No Irão o atleta, seja de que modalidade for, é reconhecido na rua, é profissional e o seu dia-a-dia baseia-se nesse profissionalismo. Nunca vi, confesso, mas em vários encontros que tive com o responsável máximo de Futsal na Ásia, e que é de nacionalidade Iraniana, fico embasbacado com o que me conta, seja porque em jogos importantes são colocados ecrãs gigantes no exterior dos pavilhões para que a multidão possa acompanhar o jogo em directo, lado a lado com a equipa que apoiam, ou porque há treinos bi-diários em quase todas as equipas com acompanhamento profissional de diferentes áreas ligadas ao Desporto como, por exemplo, a nutrição.
Mas não é só no Futsal, é em tudo. No Futebol de Praia existe um campeonato profissional com três divisões e quase 90 equipas com estádios exclusivos para a modalidade e cheios, sempre cheios, não obstante a transmissão televisiva ao vivo e a cores, a multidão lá está.
Ora, qualquer Governo olha para este fenómeno e entende que, enquanto assim for, o povo não olha para outros detalhes do seu dia-a-dia. E há que cultivar isso mesmo, com o incremento da qualidade e da competitividade de modo a colocar-se o nome do Irão no topo do Desporto, ou seja, do ponto de vista político, e ultrapassando aquilo que em Países Ocidentais é tido como prioritário no investimento público no Desporto (aumento da qualidade de vida, saúde, socialização, etc.), o Governo Iraniano precisa mesmo destas prestações no Futsal, no Futebol de Praia, no Voleibol, etc, pois como diria alguém, “os problemas existem, depende do foco”. E comandar o foco é importante do ponto de vista político.


Todo este sucesso desportivo do Irão não vem de dois ou três anos, vem de muitos anos de preparação, da contratação dos melhores profissionais estrangeiros para que se possa elaborar um projecto de desenvolvimento das modalidades, vem de ordenados mensais mínimos de 1000 dolares em segundas ou terceiras divisões de Futsal, de um plano educativo que prepara os seus atletas para o profissionalismo, para o cuidado diário, para a responsabilização social, para a defesa do sistema que os alimenta, para o patriotismo heróico que permite imagens como a recepção do seu Guarda-Redes principal de Futebol de Praia na sua cidade de origem, num carro descapotável, colar de flores e milhares de pessoas na rua só para lhe conseguirem colocar o olho em cima. Isto é um fenómeno pouco visto em modalidades extra-Futebol (e mesmo assim é preciso procurar muito bem), é a “loucura” que eu vejo quando estou na presença deles.

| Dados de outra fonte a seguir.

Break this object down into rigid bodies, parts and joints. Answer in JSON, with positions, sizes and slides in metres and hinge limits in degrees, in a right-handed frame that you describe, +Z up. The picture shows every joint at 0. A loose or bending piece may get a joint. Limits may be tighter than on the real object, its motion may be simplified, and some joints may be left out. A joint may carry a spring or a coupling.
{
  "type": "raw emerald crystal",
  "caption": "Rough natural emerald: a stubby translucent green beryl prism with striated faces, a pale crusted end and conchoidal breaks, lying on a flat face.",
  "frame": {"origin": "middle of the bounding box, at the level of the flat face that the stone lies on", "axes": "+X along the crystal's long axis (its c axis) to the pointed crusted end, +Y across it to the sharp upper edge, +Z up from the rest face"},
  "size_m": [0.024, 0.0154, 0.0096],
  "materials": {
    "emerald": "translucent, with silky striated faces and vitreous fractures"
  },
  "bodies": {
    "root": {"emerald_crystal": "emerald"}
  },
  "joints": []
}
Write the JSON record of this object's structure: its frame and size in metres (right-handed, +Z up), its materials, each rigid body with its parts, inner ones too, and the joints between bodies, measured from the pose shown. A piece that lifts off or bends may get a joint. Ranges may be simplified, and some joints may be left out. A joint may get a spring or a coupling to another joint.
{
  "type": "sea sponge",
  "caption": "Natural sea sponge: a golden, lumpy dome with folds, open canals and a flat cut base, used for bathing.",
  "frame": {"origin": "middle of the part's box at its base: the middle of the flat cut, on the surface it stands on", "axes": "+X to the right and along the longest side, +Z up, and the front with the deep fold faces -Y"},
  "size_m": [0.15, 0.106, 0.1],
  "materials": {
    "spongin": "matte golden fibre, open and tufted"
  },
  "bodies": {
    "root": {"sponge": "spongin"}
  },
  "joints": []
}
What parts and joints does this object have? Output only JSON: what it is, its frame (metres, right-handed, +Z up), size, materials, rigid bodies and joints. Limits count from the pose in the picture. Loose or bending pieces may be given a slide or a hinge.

Olhemos em volta, olhemos para os países que participaram no último Mundial de Futsal, para o número populacional, para o número de clubes, para o grau de profissionalismo…onde está a surpresa no terceiro lugar do Irão? Fosse o Irão um País em que a Comunicação Social tivesse o Inglês como língua dominante e uma relação aberta com o mundo Ocidental e teríamos todos nós a saber os nomes de todos os jogadores das Selecções Iranianas, pois têm tudo para ser referências.
Mas calma, nem tudo é bom. O patriotismo e as barreiras internacionais impostas fazem com que o Irão tenha deixado de ter treinadores estrangeiros nas suas Selecções Nacionais de Futsal e Futebol de Praia. E se para o “agora” isto não representa um problema, no futuro a receita deixará de funcionar e assim existe o risco de o domínio a que este País tem que estar obrigado a ter se perca.

P.S.: Atentem ao Irão no Mundial de Futebol de Praia que começará no próximo mês, não será surpresa, é apenas o seu valor real e não deixem que o desconhecimento se transforme em surpresa.